Ke Depan Kita harus akui bahwa sukses tidaknya Pemilu sangat tergantung kepada profesionalisme KPU dan jajaran di bawahnya, sportivitas dan komitmen mengikuti aturan main bagi kontestan pemilu. Panwas yang bertaring, adil dan bekerja dengan sungguh-sungguh menjadi catatan kita semua.
Parpol sebagai konstentan dalam pemilu diminta untuk mampu merekrut Caleg yang berkualitas dari sisi kapasitas spiritual, intelektual dan emosional. Parpol juga harus memberikan pendidikan politik bagi masyarakat, yang dilakukan sejak awal, agar masyarakat dapat memilih dengan cara-cara yang rasional, bukan karena uang Rp50 ribu.

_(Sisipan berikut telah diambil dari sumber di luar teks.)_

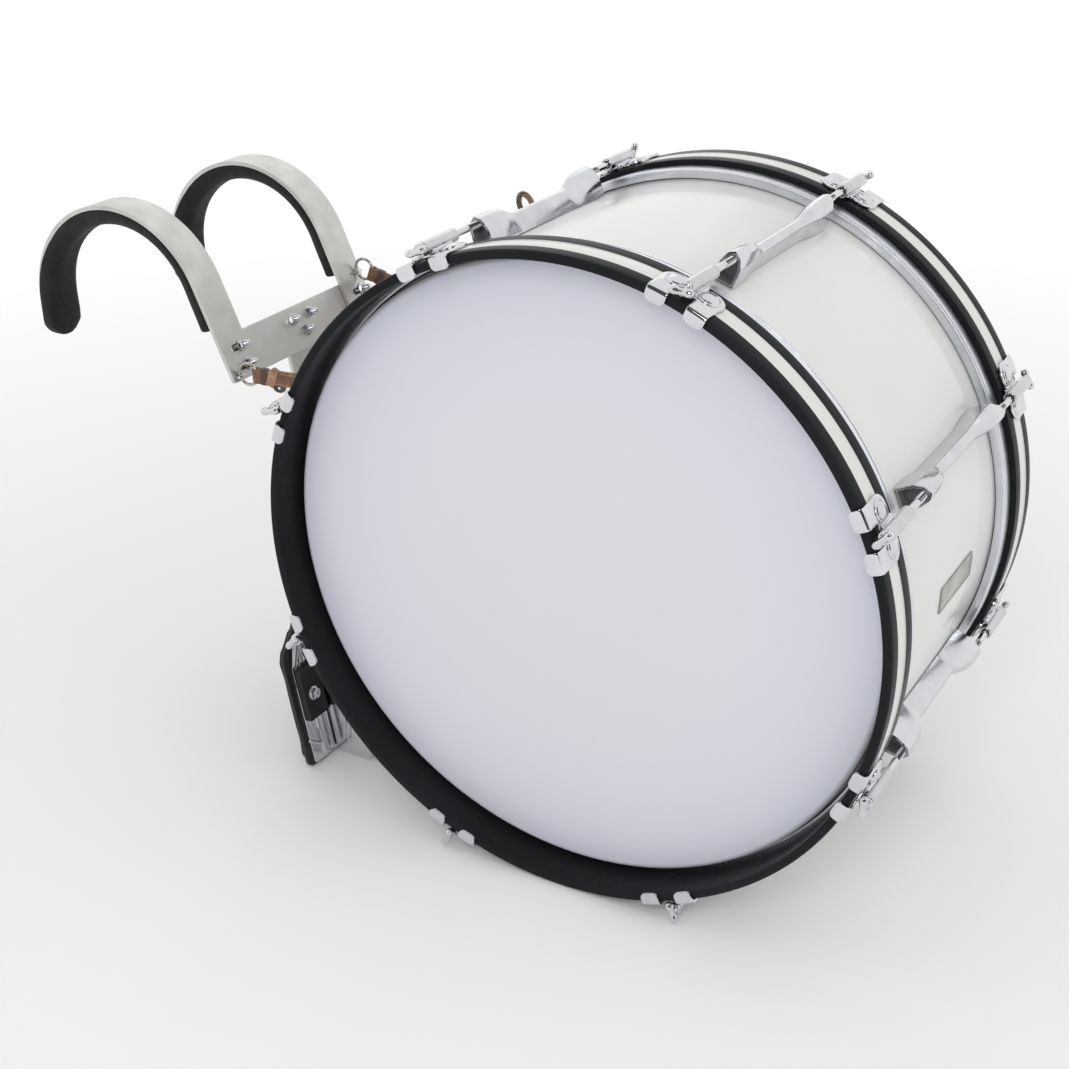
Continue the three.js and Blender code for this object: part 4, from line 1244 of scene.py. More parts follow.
@dataclass
class Lugs:
    """Eight lug bars, each a slender neck between two flared casings with open mouths."""

    half_length: float = 96.0
    half_neck: float = 43.0
    base: float = 279.7
    rod_circle: float = 302.5
    neck: Corner = (11.0, 19.8, 4.5, 7.04, 1.4)
    mouth: Corner = (19.0, 30.0, 12.5, 11.0, 3.6)
    flare: tuple[tuple[float, float, float], ...] = (
        (0.0, 0.0, 0.0), (0.05, 0.02, 0.06), (0.11, 0.08, 0.21), (0.18, 0.2, 0.4),
        (0.26, 0.36, 0.6), (0.35, 0.54, 0.77), (0.46, 0.73, 0.9), (0.58, 0.88, 0.97),
        (0.7, 0.97, 1.0), (0.84, 1.02, 1.01), (1.0, 1.0, 1.0))
    rim: tuple[tuple[float, float], ...] = (
        (0.0, 0.9), (-0.9, 1.15), (-0.9, 1.6), (-0.1, 1.8), (-0.1, 2.3), (-0.6, 2.6))
    pocket: float = 13.0
    pocket_inset: float = 3.4
    bore: float = 3.45
    ease: float = 0.7

    def section(self, x: float, wide: float, tall: float, inset: float = 0.0) -> list[Vector]:
        """The seven-sided section, with its corners cut.

        Args:
            x: Its place along the bar.
            wide: 0 where it is as wide as the neck and 1 as the mouth.
            tall: The same for its height.
            inset: How far it is drawn in.

        Returns:
            The section's points.
        """
        shares = (wide, tall, tall, wide, tall)
        width, height, shoulder, apex, drop = (
            n + (m - n) * share for n, m, share in zip(self.neck, self.mouth, shares))
        half, top, base = width / 2 - inset, self.base + height - inset * 1.15, self.base + inset
        brow = apex / 2 - inset * 0.45
        corners = [Vector((x, -half, base)), Vector((x, half, base)),
                   Vector((x, half, top - shoulder + inset * 0.6)), Vector((x, brow, top - drop)),
                   Vector((x, 0, top)), Vector((x, -brow, top - drop)),
                   Vector((x, -half, top - shoulder + inset * 0.6))]
        points = []
        for i, corner in enumerate(corners):
            for other in (corners[i - 1], corners[(i + 1) % len(corners)]):
                points.append(corner + (other - corner).normalized() * self.ease)
        return points

    def casting(self) -> BMesh:
        """The whole lug at the top of the drum; its mouths' insides are coat 1."""
        reach, floor = self.half_length - self.half_neck, self.half_length - self.pocket
        rows = [(self.half_neck + reach * t, wide, tall, 0.0) for t, wide, tall in self.flare]
        rows += [(self.half_length + back, 1.0, 1.0, inset) for back, inset in self.rim]
        rows.append((floor, 1.0, 1.0, self.pocket_inset))
        rows = [(-x, *rest) for x, *rest in reversed(rows)] + rows
        bm = lofted([self.section(*row) for row in rows])
        deep = self.half_length - 0.3
        for face in bm.faces:
            spot = face.calc_center_median()
            inside = self.base + 1.2 < spot.z < self.base + self.mouth[1] - 1.6
            shaft = abs(spot.x) > floor - 0.1 and inside
            face.material_index = int(shaft and abs(spot.x) < deep and self.faces_in(face, spot))
        for side in Side:
            nose = turned([(floor - 1, self.bore), (floor - 1, 5.2), (floor + 1.6, 4.7, 0.3),
                           (floor + 1.6, self.bore, 0.2)], 24)
            join(bm, nose, Matrix.Translation((0, 0, self.rod_circle)) @ side.turn, 0)
        return bm

    def faces_in(self, face: bmesh.types.BMFace, spot: Vector) -> bool:
        """Whether a face of a mouth looks inwards."""
        axis = Vector((0, 0, self.base + self.mouth[1] / 2))
        towards = Vector((0, axis.y - spot.y, axis.z - spot.z))
        return abs(face.normal.x) > 0.9 or face.normal.dot(towards) > 0

    def build(self, coats: Palette) -> None:
        """Places a lug at each station."""
        casting = self.casting()
        for label in STATIONS:
            name = f"lug_{label}"
            hand_over(copy_of(casting, station_place(label)), name, Body.DRUM.value,
                      [coats.cast, coats.pocket], [name])
        casting.free()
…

Regulasi tentang pemilu harus diperbaiki, terutama hal-hal yang terkait dengan jumlah peserta pemilu, parlimentery threshold, sumbangan dana partai serta pengkajian secara lebih mendalam apakah sistem suara terbanyak masih baik diterapkan. Kenyataannya, sistem suara terbanyak akan merusak sistem kaderisasi partai, serta wakil rakyat didominasi oleh orang yang memiliki modal yang kuat dan sebelumnya berprofesi sebagai selibritis.
Ke depan, semoga semua elemen yang terlibat dalam aktivitas pemilu ini dapat mengambil pelajaran. Itu agar pemilu dapat berkualitas dan demokrasi di negeri ini menjadi lebih baik. Bukankah pemilu yang berkualitas akan berbanding lurus dengan pemimpin yang dihasilkannya?